Card backs are from the Retro-Thoth Tarot, privately published

Here is an example reading derived from the above array.

The narrative in the spread begins with an impetuous young woman (Card 3) and an older man who is caught flatfooted by her enthusiasm and set back on his heels (Card 4 reversed).

Frustration ensues (Card 2) because the two clearly aren’t on the same page (as can be seen from their opposite elemental dispositions – Fire and Water – and a visual comparison of the figures), and someone is going to be “made the fool” (Card 5). In this regard, the chorus from the classic rock song “Fire and Water” by Free (led by singer Paul Rodgers) is instructive: “Fire and water gonna make you their daughter/You got what it takes to make a poor man’s heart break.”

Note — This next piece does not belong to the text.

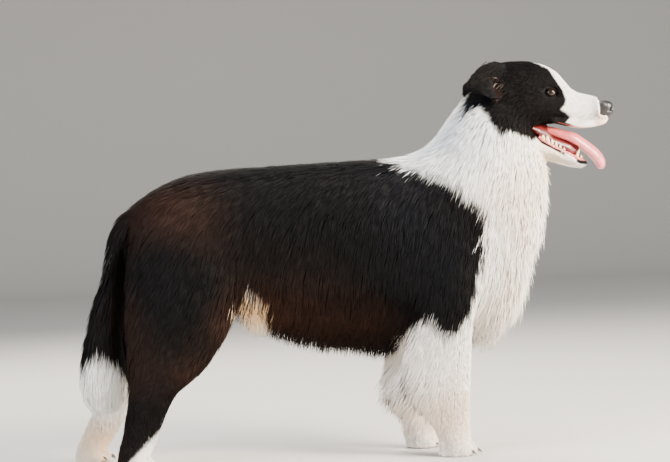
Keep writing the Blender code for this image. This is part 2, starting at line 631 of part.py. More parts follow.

Disaster is narrowly averted but it’s a close call (Card 1 reversed), and in the end there are lingering moral consequences (Card 6 reversed). On a side note, during my long professional career two of my male coworkers were accused of having molested their young daughters; one was convicted but not imprisoned and the other wasn’t formally charged but was condemned to suffer the girl’s suicide when she was older. There seem to be echoes of that here since I see punishment but not a lot of justice.

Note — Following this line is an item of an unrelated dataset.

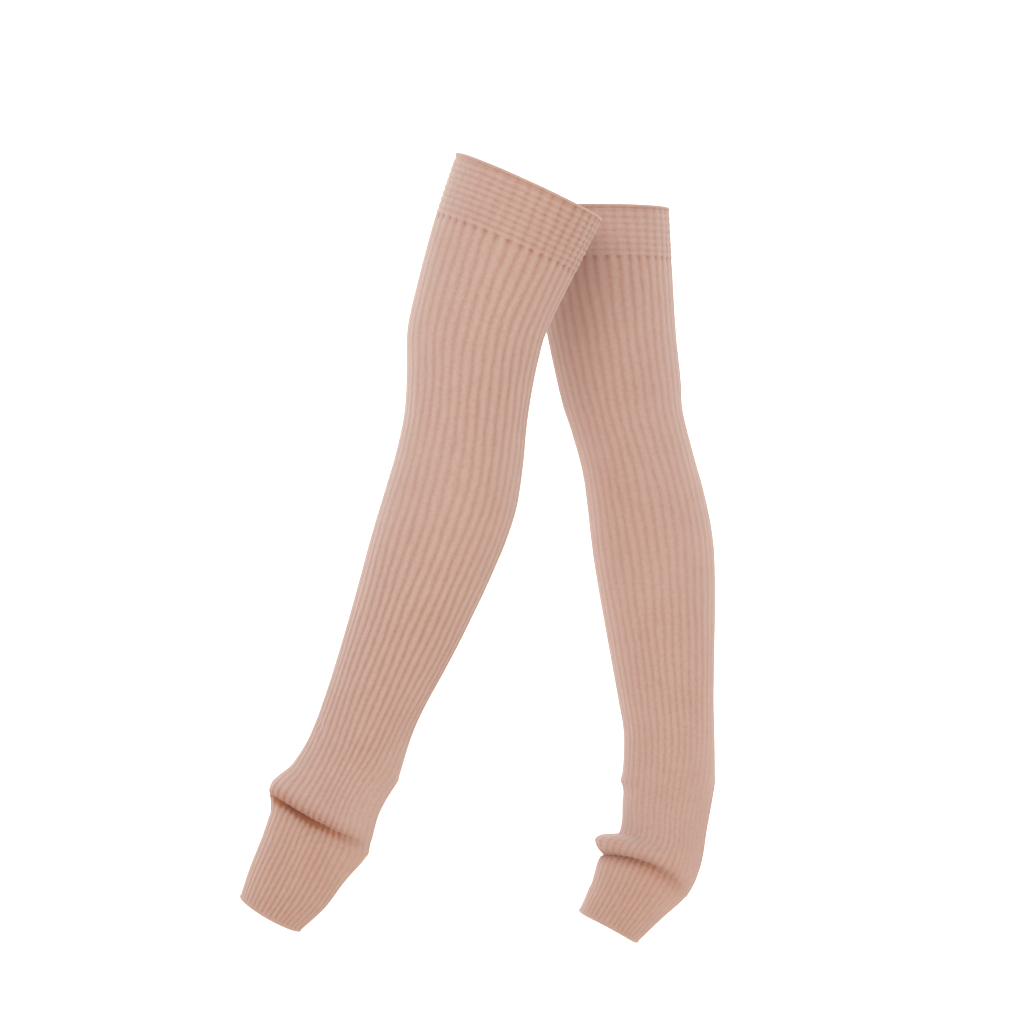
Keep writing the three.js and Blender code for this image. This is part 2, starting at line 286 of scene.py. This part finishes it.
def read(rows, column, at):
    """One column of the sections at each distance, on a cubic curve through all rows."""
    way, values = rows["at"], rows[column]
    last = len(way) - 1
    before = np.maximum(np.arange(last + 1) - 1, 0)
    after = np.minimum(np.arange(last + 1) + 1, last)
    rate = (values[after] - values[before]) / (way[after] - way[before])
    span = np.clip(np.searchsorted(way, at, side="left") - 1, 0, last - 1)
    length = way[span + 1] - way[span]
    t = (at - way[span]) / length
    change = values[span + 1] - values[span]
    bend = t * (1 - t)
    return (values[span] + change * t * t * (3 - 2 * t)
            + bend * (1 - t) * rate[span] * length - bend * t * rate[span + 1] * length)


def smoothstep(t):
    t = np.clip(t, 0, 1)
    return t * t * (3 - 2 * t)


def fold_turn(fold, column, away):
    """One column of a fold's turns, and 0 above and below the fold."""
    turns = fold["turns"]
    inside = (away > turns["at"][0]) & (away < turns["at"][-1])
    near = np.clip(away, turns["at"][0], turns["at"][-1])
    return np.where(inside, read(turns, column, near), 0)


def past_crease(fold, at, toward_front):
    """The way past a fold's crease, which lies lower at the sides than at the front."""
    return at - fold["at"] - fold["falls"] * smoothstep((1 - toward_front) / FALL_SHARE)


def heel_gap(leg, at):
    """Half the angle by which the heel opening parts the back of the tube, in radians."""
    heel = leg["heel"]
    t = 2 * (at - heel["top"]) / (heel["bottom"] - heel["top"]) - 1
    return math.radians(heel["gap"]) * np.clip(1 - t * t, 0, None) ** HEEL_POWER


def angle_round(leg, at, share, gap, crowd):
    """The angle of a share of the way round, from the back seam over +Y to the front and on.

    The heel opening pushes the edge of the cloth aside, and the rest of it more gently.
    """
    heel = leg["heel"]
    middle = (heel["top"] + heel["bottom"]) / 2
    gentle = math.radians(heel["gap"]) * np.exp(-((at - middle) / HEEL_REACH) ** 2)
    from_front = 1 - 2 * share
    at_edge = np.abs(from_front) ** EDGE_POWER
    aside = gentle * from_front * np.abs(from_front) * (1 - at_edge)
    even = 2 * math.pi * share
    return even + crowd / 2 * np.sin(2 * even) + aside + gap * np.sign(from_front) * at_edge


def middle_points(leg, at, share, gap):
    """Points of the cloth's middle form, with its folds. The arrays all have the grid's shape."""
    section = {name: read(leg["sections"], name, at) for name in SECTION_COLUMNS[1:]}
    slope = np.radians(section["slope"])
    angle = angle_round(leg, at, share, gap, section["crowd"])
    back_share, side_share = np.cos(angle), np.sin(angle)
    normal = np.stack([back_share * section["wide"], side_share * section["deep"]])
    normal /= np.linalg.norm(normal, axis=0)
    to_back = back_share * section["deep"] / 2
    to_side = side_share * section["wide"] / 2
    to_down = -section["bow"] * side_share ** 2
    toward_front = (1 - back_share) / 2
    at_front = toward_front ** FRONT_POWER
    for fold in leg["folds"]:
        fade = toward_front ** fold["spread"]
        away = past_crease(fold, at, toward_front)
        side_out, front_out = fold_turn(fold, "out", away), fold_turn(fold, "front", away)
        out = fade * (side_out + (front_out - side_out) * at_front)
        to_back = to_back + out * normal[0]
        to_side = to_side + out * normal[1]
        to_down = to_down + fade * fold_turn(fold, "drop", away)
    return np.stack([
        section["x"] + to_back * np.cos(slope) - to_down * np.sin(slope),
        leg["side"] * section["out"] + to_side,
        section["z"] - to_back * np.sin(slope) - to_down * np.cos(slope),
    ], axis=-1)


def cloth_points(leg, at, share, gap, lift):
    """Points lifted off the middle form, square to the cloth there."""
    round_step = NORMAL_STEP / read(leg["sections"], "deep", at)
    down_way = (middle_points(leg, at + NORMAL_STEP, share, gap)
                - middle_points(leg, at - NORMAL_STEP, share, gap))
    round_way = (middle_points(leg, at, share + round_step, gap)
                 - middle_points(leg, at, share - round_step, gap))
    outward = np.cross(down_way, round_way)
    outward /= np.linalg.norm(outward, axis=-1, keepdims=True)
    return middle_points(leg, at, share, gap) + outward * lift[..., None]


def edge_distance(leg, at, share):
    """Distance from the edge of the heel opening, or from its ends above and below it."""
    heel = leg["heel"]
    girth = math.pi * (read(leg["sections"], "deep", at) + read(leg["sections"], "wide", at)) / 2
    across = np.minimum(share, 1 - share) * girth
    beyond = np.maximum(np.maximum(heel["top"] - at, at - heel["bottom"]), 0)
    return np.hypot(across, beyond)


def wobble(at, share):
    """A small smooth wandering of the ribs, in shares of a rib."""
    turn = 2 * math.pi * share
    return sum(size * np.sin(at / length + times * turn + start)
               for size, length, times, start in RIB_WANDER)


def rib_wave(at, share):
    """1 on a rib's crest and -1 in its groove."""
    phase = 2 * math.pi * (share * RIB_COUNT + wobble(at, share))
    crest = (0.5 + 0.5 * np.cos(phase)) ** RIB_WIDTH_POWER
    return 2 * crest - 1


def crease_lift(leg, at, share):
    """Soft creases: a trough with a low shoulder on both sides, or a ridge."""
    lift = np.zeros_like(at)
    for crease in leg["creases"]:
        turn = (share * 360 - crease["turn"] + 180) % 360 - 180
        along = turn / crease["length"] * 2
        wave = CREASE_WAVE * np.sin(turn / CREASE_WAVE_TURN)
        middle = crease["at"] + crease["rise"] * along / 2 + wave
        across = (at - middle) / crease["width"]
        ends = np.clip(1 - along ** 2, 0, None) ** CREASE_END_POWER
        trough = np.exp(-across ** 2 * TROUGH_SHARPNESS)
        shoulder = SHOULDER_HEIGHT * np.exp(-(np.abs(across) - 1) ** 2 * SHOULDER_SHARPNESS)
        lift += crease["depth"] * ends * (shoulder - trough)
    return lift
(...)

On that last point, the scene in the RWS version of the 7 of Wands shows an embattled warrior holding the “moral high ground” against overwhelming odds, but reversal could knock him off his feet as is the case here. It looks like the nonplussed Knight of Cups will barely escape with his dignity intact. I’m reminded of the “wedding guest” in The Rime of the Ancient Mariner: “A sadder and a wiser man he rose the morrow morn.” Another point to ponder is “There’s no fool like an old fool.”